Amid fears about what would happen if gas supplies to Austria were disrupted, the Federal Government has put together a package of measures to create a strategic gas reserve.

REVEALED: What is Austria's emergency plan if Russia cuts gas supply?

It has been well reported that Austria is heavily reliant on Russian natural gas – but what would happen if supplies were suspended or stopped altogether?

Austria sources 80 percent of its gas from Russia, so the country would be seriously impacted if supplies were disrupted due to the war in Ukraine, a breakdown of diplomatic relations or any other unforeseen event. 

This is why the Federal Government has now unveiled a package of measures to protect Austria’s gas reserves in the event of an energy emergency.

READ MORE: ‘An unprecedented situation’: How would a gas embargo impact Austria?

What is in the package?

Energy Minister Leonore Gewessler and Finance Minister Magnus Brunner presented the plans following a meeting in the Council of Ministers on Wednesday, May 18th.

The most important points include an increase of the strategic gas reserve by 7.4 terawatt hours (TWh) to 20 TWh. This would cover Austria’s gas consumption for two winter months but the additional gas would not be sourced from Russia, according to the Kronen Zeitung

Gewessler said: “This measure will significantly reduce dependence on Russian gas.”

Increasing the strategic reserve with non-Russian supplies will reduce Austria’s dependence on Russian gas to 70 percent, Gewessler added.
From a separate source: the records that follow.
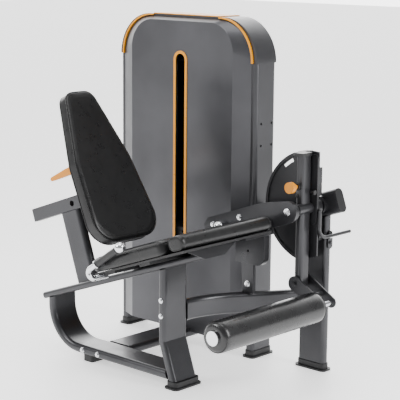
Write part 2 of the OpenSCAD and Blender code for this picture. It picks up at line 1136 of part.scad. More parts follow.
module cam_lever() {
    x0 = 513;
    color(dark)
        difference() {
            union() {
                slab(lever_y0, web_y0)
                    polygon([[x0, 676], [x0 + 14, 658], [lever_front - 8, 664], [lever_front, 690],
                        [lever_front, 942], [lever_front - 8, 954], [x0, 954]]);
                slab(web_y1, web_y1 + 18)
                    polygon([[lever_front - 6, 780], [lever_front, 780], [lever_front, 900],
                        [lever_front - 6, 900]]);
            }
            rod_along_y(pivot_x, pivot_z, lever_y0 - 5, web_y1 + 5, shaft_r + 1);
        }
}

module rod_handle() {
    color(metal) {
        translate([rod_x, rod_y, rod_z + rod_bend])
            cylinder(r = rod_bar_r, h = 74);
        translate([rod_x, rod_y + rod_bend, rod_z + rod_bend])
            rotate([90, 0, -90])
                rotate([0, 0, 270])
                    rotate_extrude(angle = 90)
                        translate([rod_bend, 0])
                            circle(rod_bar_r);
        rod_along_y(rod_x, rod_z, rod_y + rod_bend, rod_end, rod_bar_r);
        translate([rod_x, rod_end, rod_z])
            sphere(rod_bar_r);
    }
}

module cam_cable() {
    color(dark)
        translate([pivot_x, stack_y, pivot_z])
            rotate([90, 0, 0])
                rotate([0, 0, 165])
                    rotate_extrude(angle = 110, $fn = 128)
                        translate([cable_r, 0])
                            circle(wire_r);
}

module leg_arm() {
    arm_w = arm_y1 - arm_y0;
    color(metal)
        difference() {
            union() {
                translate([arm_x, (arm_y0 + arm_y1) / 2, 0])
                    tube_along_z(arm_bottom, arm_top, arm_t, arm_w, 15, 4);
                rod_along_y(pivot_x, pivot_z, hub_y0, arm_y1, hub_r);
            }
            rod_along_y(pivot_x, pivot_z, 150, 300, shaft_r + fit);
            rod_along_y(arm_x, pivot_z + pin_dz, arm_y0 - 5, arm_y1 + 5, start_pin_r + fit);
            rod_along_y(ankle_x, ankle_z, arm_y0 - 5, arm_y1 + 5, 8 + fit);
        }
}

module arm_plug() {
    color(dark)
        translate([arm_x - 3, (arm_y0 + arm_y1) / 2 - 5, arm_top])
            linear_extrude(14)
                rounded(arm_t + 14, arm_y1 - arm_y0 + 10, 12);
}

module start_pin() {
    z = pivot_z + pin_dz;
    color(chrome)
        rod_along_y(arm_x, z, 170, web_y0 + 4, start_pin_r);
    color(orange) {
        rod_along_y(arm_x, z, 151, 171, 23.5);
        rod_along_y(arm_x, z, 171, 190, 13);
    }
}

module arm_hardware() {
    z = pivot_z + pin_dz;
    color(dark)
        difference() {
            union() {
                rod_along_y(arm_x, z, 203, 212, 14);
                rod_along_y(arm_x, z, 212, arm_y0, 18);
            }
            rod_along_y(arm_x, z, 180, 230, start_pin_r + fit);
        }
    color(chrome) {
        rod_along_x(266, 798, arm_x + arm_t / 2, arm_x + arm_t / 2 + 20, 5);
        rod_along_x(266, 798, arm_x + arm_t / 2 + 20, arm_x + arm_t / 2 + 28, 10);
        hex_bolt(arm_x - 8, arm_y0, 784, 6, 5);
    }
}

module bracket_outline() {
    hull() {
        translate([ankle_x, ankle_z])
            circle(33, $fn = 32);
        translate([roller_x, roller_z])
            circle(24, $fn = 32);
    }
}

module ankle_bracket() {
    color(metal)
        difference() {
            union() {
                slab(near_y, near_y + bracket_t)
                    bracket_outline();
                slab(far_y, far_y + bracket_t)
                    bracket_outline();
                rod_along_y((ankle_x + roller_x) / 2 + 14, (ankle_z + roller_z) / 2 - 6,
                    near_y + bracket_t, far_y, 13);
            }
            rod_along_y(ankle_x, ankle_z, near_y - 5, far_y + 20, 8 + fit);
            rod_along_y(roller_x, roller_z, near_y - 5, far_y + 20, shaft2_r + fit);
        }
    color(chrome) {
        rod_along_y(ankle_x, ankle_z, near_y - 2, far_y + bracket_t + 2, 8);
        hex_bolt(ankle_x, near_y, ankle_z, 11, 8);
        rod_along_y(ankle_x, ankle_z, far_y + bracket_t, far_y + bracket_t + 8, 12);
    }
}

module roller_shaft() {
    color(chrome) {
        rod_along_y(roller_x, roller_z, roller_y0 - 4, far_y + bracket_t + 4, shaft2_r);
        rod_along_y(roller_x, roller_z, roller_y1 + 4, near_y - 0.5, 20);
    }
}

module roller_pad() {
    color(vinyl)
        difference() {
            rod_along_y(roller_x, roller_z, roller_y0, roller_y1, roller_d / 2);
            rod_along_y(roller_x, roller_z, roller_y0 - 1, roller_y1 + 1, shaft2_r + 6);
        }
}

module roller_caps() {
    color(chrome)
        difference() {
            union() {
                rod_along_y(roller_x, roller_z, roller_y0 - 10, roller_y0 - 0.3, 29);
                rod_along_y(roller_x, roller_z, roller_y0 + 0.3, roller_y1 - 0.3, shaft2_r + 5.5);
            }
            rod_along_y(roller_x, roller_z, roller_y0 - 6, roller_y1 + 1, shaft2_r + fit);
        }
}

module stop_bracket() {
    x = column_x0 + tube_w;
    color(metal)
        translate([x, column_y, 0]) {
            translate([0, -15, rod_z - 44])
                cube([8, 30, 30]);
            rod_along_x(0, rod_z - 44, 0, 8, 15);
        }
    color(chrome)
        translate([x + 8, column_y, rod_z - 32])
            rotate([0, 90, 0])
                cylinder(r = 8, h = 6, $fn = 6);
}

// ---- Feet and fasteners ----

module boot(x, y, w, d) {
    lip = 8;
    translate([x, y, 0])
        difference() {
            union() {
                linear_extrude(8)
                    rounded(w + 3 * lip, d + 3 * lip, 20);
                linear_extrude(32)
                    rounded(w + lip, d + lip, tube_r + lip / 2);
            }
            translate([0, 0, foot_z])
                linear_extrude(40)
                    rounded(w, d, tube_r);
        }
}

module rubber_boots() {
    post_foot = post_x + (post_bend_z - 18) * tan(tilt);
    color(dark) {
        for (x = [leg_l + leg_t / 2, leg_r - leg_t / 2])
            boot(x, (tower_y0 + tower_y1) / 2, leg_t, tower_d);
        boot(column_x0 + tube_w / 2, column_y, tube_w, tube_t);
        difference() {
            translate([post_foot, seat_y, 0]) {
                linear_extrude(8)
                    rounded(tube_t + 36, tube_w + 24, 20);
                linear_extrude(32)
                    rounded(tube_t + 22, tube_w + 8, 20);
            }
            difference() {
                translate([post_x, seat_y, post_bend_z])
                    rotate([0, -tilt, 0])
                        translate([0, 0, -300])
                            linear_extrude(300)
                                rounded(tube_t, tube_w, tube_r);
                translate([-500, -500, -1])
                    cube([1200, 1000, foot_z + 1]);
            }
        }
        translate([-290, seat_y, 0])
            linear_extrude(run_z)
                rounded(60, 110, 12);
    }
}

module frame_bolts() {
    y = seat_y - tube_w / 2;
    color(chrome) {
        for (x = [-306, -210])
            hex_bolt(x, y, run_z + tube_t / 2, 9, 7);
        for (z = [300, 366])
            hex_bolt(post_x, y, z, 8, 6);
        on_rail()
            translate([0, -seat_y, 0])
                for (u = [-37, 121])
                    hex_bolt(u, plate_y0, 109, 10, 8);
        hex_bolt(290, plate_y1 + 4.5, 384, 11, 8);
    }
}

tower_legs();
tower_top_arch();
front_shroud();
rear_shroud();
top_trim();
slot_trim();
stack_crossbars();
rubber_bumpers();
resting_plates();
guide_rods();
pulley_mounts();
drive_cable();
seat_rail();
j_tube();
seat_post();
cross_tube();
curved_base_tube();
column();
pivot_beam();
tube_plugs();
side_plate();
pivot_bearings();
pivot_shaft();
guard_cover();
seat_strut();
front_gusset();
seat_board();
seat_cushion();
seat_bolster();
grab_handles();
handle_grips();
handle_caps();
backrest_post();
stop_bracket();
rubber_boots();
frame_bolts();
stack_pulley();
corner_pulley();
entry_pulley();
lifted_plates();
selector_stem();
selector_pin();
stack_cable();
cam_disc();
cam_lever();
rod_handle();
cam_cable();
leg_arm();
arm_plug();
start_pin();
arm_hardware();
ankle_bracket();
roller_shaft();
roller_pad();
roller_caps();
backrest_bar();
backrest_carriage();
backrest_board();
backrest_pad();
release_lever();
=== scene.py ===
import math

import bmesh
import bpy
import numpy as np
from mathutils import Matrix, Vector
from mathutils.bvhtree import BVHTree


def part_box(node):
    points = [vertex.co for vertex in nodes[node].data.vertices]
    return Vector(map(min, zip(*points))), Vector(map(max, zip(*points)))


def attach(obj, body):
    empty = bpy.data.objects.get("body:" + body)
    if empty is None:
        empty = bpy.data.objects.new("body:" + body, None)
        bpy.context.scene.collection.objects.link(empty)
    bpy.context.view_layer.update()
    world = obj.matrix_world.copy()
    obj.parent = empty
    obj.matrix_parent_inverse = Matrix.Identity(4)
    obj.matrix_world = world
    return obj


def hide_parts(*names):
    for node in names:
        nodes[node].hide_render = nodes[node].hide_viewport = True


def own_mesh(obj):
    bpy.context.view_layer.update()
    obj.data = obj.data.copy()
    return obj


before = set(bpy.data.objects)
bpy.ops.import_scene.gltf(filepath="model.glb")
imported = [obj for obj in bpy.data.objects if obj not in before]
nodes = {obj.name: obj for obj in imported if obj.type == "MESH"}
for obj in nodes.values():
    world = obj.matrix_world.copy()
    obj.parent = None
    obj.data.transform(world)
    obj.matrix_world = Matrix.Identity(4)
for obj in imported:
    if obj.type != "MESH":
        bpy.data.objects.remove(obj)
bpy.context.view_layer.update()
scene = bpy.context.scene

# ---- Where things are, in metres, in the frame's own axes ----

TILT = math.radians(19.5)            # the seat rail's slope
LEAN = math.radians(10.0)            # how far the backrest leans back from square to the rail
RAIL_ORIGIN = (0.174, -0.194, 0.528)
BACK_ORIGIN = (-0.203, 0.0, 0.150)   # in the rail's axes


def mix(a, b, t):
    return a + (b - a) * t


def rail_matrix():
    """The seat's own axes: x up the rail, y towards the tower, z square to the rail."""
    return Matrix.Translation(RAIL_ORIGIN) @ Matrix.Rotation(-TILT, 4, "Y")


def back_matrix():
    """The backrest's own axes: x out of the front of the pad, y across it, z up it."""
    return rail_matrix() @ Matrix.Translation(BACK_ORIGIN) @ Matrix.Rotation(-LEAN, 4, "Y")


RAIL = rail_matrix()
BACK = back_matrix()


# ---- Materials ----

class Nodes:
    """Short calls that build one node material."""

    def __init__(self, name):
        self.mat = bpy.data.materials.new(name)
        self.mat.use_nodes = True
        self.tree = self.mat.node_tree
        self.shader = self.tree.nodes["Principled BSDF"]
        self.coord = self.tree.nodes.new("ShaderNodeTexCoord").outputs["Object"]

    def set(self, **values):
        for key, value in values.items():
            self.shader.inputs[key.replace("_", " ")].default_value = value

    def link(self, a, b):
        self.tree.links.new(a, b)

    def noise(self, scale, detail=3.0, rough=0.5, stretch=None):
        n = self.tree.nodes.new("ShaderNodeTexNoise")
        n.inputs["Scale"].default_value = scale
        n.inputs["Detail"].default_value = detail
        n.inputs["Roughness"].default_value = rough
        source = self.coord
        if stretch:
            m = self.tree.nodes.new("ShaderNodeMapping")
            m.inputs["Scale"].default_value = stretch
            self.link(source, m.inputs["Vector"])
            source = m.outputs["Vector"]
        self.link(source, n.inputs["Vector"])
        return n.outputs["Fac"]

    def cell_edges(self, scale):
        n = self.tree.nodes.new("ShaderNodeTexVoronoi")
        n.feature = "DISTANCE_TO_EDGE"
        n.inputs["Scale"].default_value = scale
        self.link(self.coord, n.inputs["Vector"])
        return n.outputs["Distance"]

    def remap(self, value, low, high, to_low, to_high):
        n = self.tree.nodes.new("ShaderNodeMapRange")
        for i, v in enumerate((low, high, to_low, to_high)):
            n.inputs[i + 1].default_value = v
        self.link(value, n.inputs[0])
        return n.outputs[0]

    def ramp(self, value, stops):
        n = self.tree.nodes.new("ShaderNodeValToRGB")
        while len(n.color_ramp.elements) < len(stops):
            n.color_ramp.elements.new(0.5)
        for e, (at, colour) in zip(n.color_ramp.elements, stops):
            e.position = at
            e.color = (*colour, 1.0)
        self.link(value, n.inputs["Fac"])
        return n.outputs["Color"]

    def bump(self, height, distance, strength=1.0, over=None):
        n = self.tree.nodes.new("ShaderNodeBump")
        n.inputs["Distance"].default_value = distance
        n.inputs["Strength"].default_value = strength
        self.link(height, n.inputs["Height"])
        if over is not None:
            self.link(over, n.inputs["Normal"])
        return n.outputs["Normal"]

    def soft_edges(self, radius):
        n = self.tree.nodes.new("ShaderNodeBevel")
        n.samples = 4
        n.inputs["Radius"].default_value = radius
        return n.outputs["Normal"]

    def colour(self, socket):
        self.link(socket, self.shader.inputs["Base Color"])

    def rough(self, socket):
        self.link(socket, self.shader.inputs["Roughness"])

    def normal(self, socket):
        self.link(socket, self.shader.inputs["Normal"])


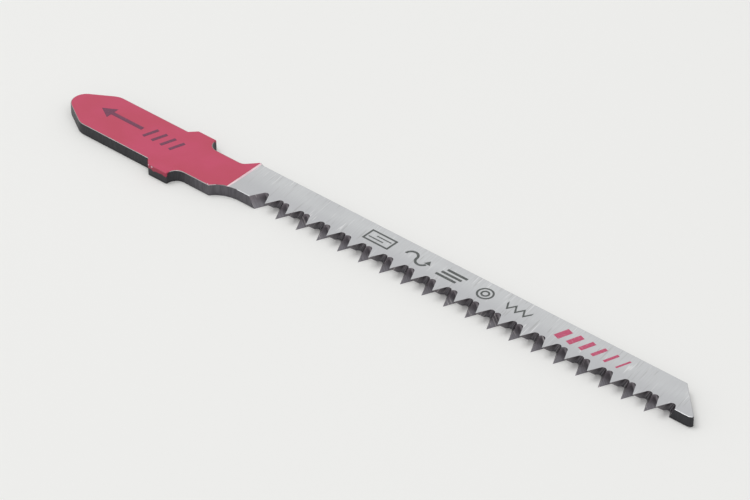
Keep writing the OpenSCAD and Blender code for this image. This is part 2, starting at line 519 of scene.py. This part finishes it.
dark_ink = new_ink("dark printing ink", "#484C4A", "#7A7D7C")
board = (24.3, PICTURE_Y)
curved_cut = (29.2, PICTURE_Y)
sheets = (33.8, PICTURE_Y)
end_grain = (38.2, PICTURE_Y)
fine_teeth = (42.4, PICTURE_Y)
picture_shape = bmesh.new()
for side in (-1, 1):
    bar(picture_shape, (board[0], board[1] + 0.8 * side), 3.4, LINE_W)
    bar(picture_shape, (board[0] + 1.59 * side, board[1]), 1.36, LINE_W, math.pi / 2)
    bar(picture_shape, (board[0] + 0.35 * side, board[1] + 0.25 * side), 1.9, LINE_W * 0.7)
bow(picture_shape, (curved_cut[0] - 0.72, curved_cut[1]), 0.72, LINE_W * 1.3, math.pi, -math.pi)
bow(picture_shape, (curved_cut[0] + 0.72, curved_cut[1]), 0.72, LINE_W * 1.3, math.pi, math.pi * 0.9)
point(picture_shape, (curved_cut[0] + 1.44, curved_cut[1] + 0.1), 0.45, math.pi / 2)
for layer in (-1, 0, 1):
    bar(picture_shape, (sheets[0] + 0.3 * layer, sheets[1] + 0.6 * layer), 2.6, LINE_W * 1.5)
for radius in (0.4, 0.85):
    bow(picture_shape, end_grain, radius, LINE_W, 0, 2 * math.pi)
teeth_start = (fine_teeth[0] - 1.56, fine_teeth[1] + 0.45)
zigzag(picture_shape, teeth_start, step=0.52, rise=-0.9, strokes=6, width=LINE_W * 1.8)
pictures = printed("body_pictures", picture_shape, dark_ink, on_taper)


# The stripes near the free end
# Rose ink of the same printing, in slanted stripes that grow thinner towards the end.
STRIPES = 6
STRIPE_PITCH = 1.5

rose_ink = new_ink("rose printing ink", "#B84668", "#C28696")
stripe_shape = bmesh.new()
for i in range(STRIPES):
    width = 0.8 - 0.11 * i
    bar(stripe_shape, (48.2 + STRIPE_PITCH * i, PICTURE_Y), 1.8, width, STROKE_LEAN)
stripes = printed("body_stripes", stripe_shape, rose_ink, on_taper)


# The floor and the light
# A plain pale floor, a broad soft lamp behind the back edge and a weaker one in front.
floor_shape = bmesh.new()
bmesh.ops.create_grid(floor_shape, x_segments=1, y_segments=1, size=1.5)
floor_mesh = bpy.data.meshes.new("floor")
floor_shape.to_mesh(floor_mesh)
floor_shape.free()
floor = bpy.data.objects.new("floor", floor_mesh)
bpy.context.scene.collection.objects.link(floor)
paper, tree, shader = new_material("pale paper")
shader.inputs["Base Color"].default_value = linear("#F2F2F0")
shader.inputs["Roughness"].default_value = 0.9
shader.inputs["Specular IOR Level"].default_value = 0.1
floor_mesh.materials.append(paper)


def soft_lamp(name, azimuth, elevation, distance, size, power):
    """A square soft lamp that looks at the middle of the blade."""
    data = bpy.data.lights.new(name, "AREA")
    data.size = size
    data.energy = power
    lamp = bpy.data.objects.new(name, data)
    turn, rise = math.radians(azimuth), math.radians(elevation)
    flat = math.cos(rise)
    away = Vector((flat * math.cos(turn), flat * math.sin(turn), math.sin(rise)))
    lamp.location = LOOK_AT + away * distance
    lamp.rotation_euler = away.to_track_quat("Z", "Y").to_euler()
    bpy.context.scene.collection.objects.link(lamp)


soft_lamp("key", azimuth=190, elevation=72, distance=0.9, size=0.6, power=3.3)
soft_lamp("fill", azimuth=-20, elevation=60, distance=1.0, size=0.8, power=1.5)

world = bpy.data.worlds.new("studio")
bpy.context.scene.world = world
world.use_nodes = True
tree = world.node_tree
tree.nodes.clear()
rays = add(tree, "LightPath")
seen = combined(tree, "MAXIMUM", rays.outputs["Is Camera Ray"], rays.outputs["Is Glossy Ray"])
through = combined(tree, "MAXIMUM", seen, rays.outputs["Is Transmission Ray"])
ambient = add(tree, "Background", {"Color": (1, 1, 1, 1), "Strength": 0.5})
white = add(tree, "Background", {"Color": (1, 1, 1, 1), "Strength": 1})
sky = add(tree, "MixShader", {0: through, 1: ambient.outputs[0], 2: white.outputs[0]})
add(tree, "OutputWorld", {"Surface": sky.outputs["Shader"]})
bpy.context.scene.view_settings.view_transform = "Standard"
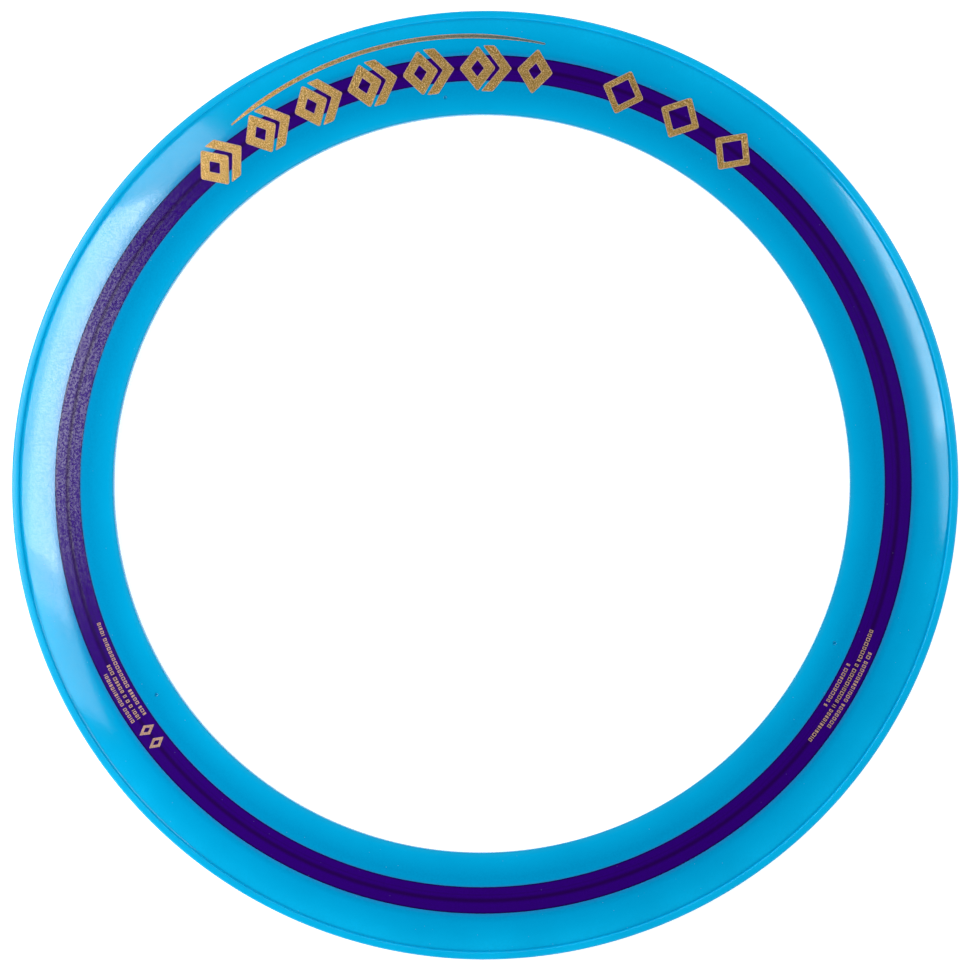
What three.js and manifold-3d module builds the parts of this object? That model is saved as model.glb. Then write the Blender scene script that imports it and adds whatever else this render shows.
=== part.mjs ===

Additionally, gas storage facilities located in Austria – such as the Haidach facility in Salzburg – must be connected to the Austrian gas grid. Haidach, which is supplied by Gasprom, is currently only connected to Germany’s pipeline network and has not been refilled for some time.

Finally, any unused gas in company storage facilities should be surrendered to the government if needed. Companies will be financially compensated for this.

READ ALSO: Austrian Economy Minister says gas embargo would be ‘red line’

What about next winter?

Federal Chancellor Karl Nehammer has already said that gas storage facilities in Austria have to be 80 percent full before the next autumn and winter season.

The storage level is currently at 26 percent, reports Der Standard.

Gewessler also appealed to the Austrian public to make changes to help reduce the dependence on gas for energy, calling for more gas boilers to be replaced with other heating systems.

She said: “Together we are strong and together we can achieve this feat.”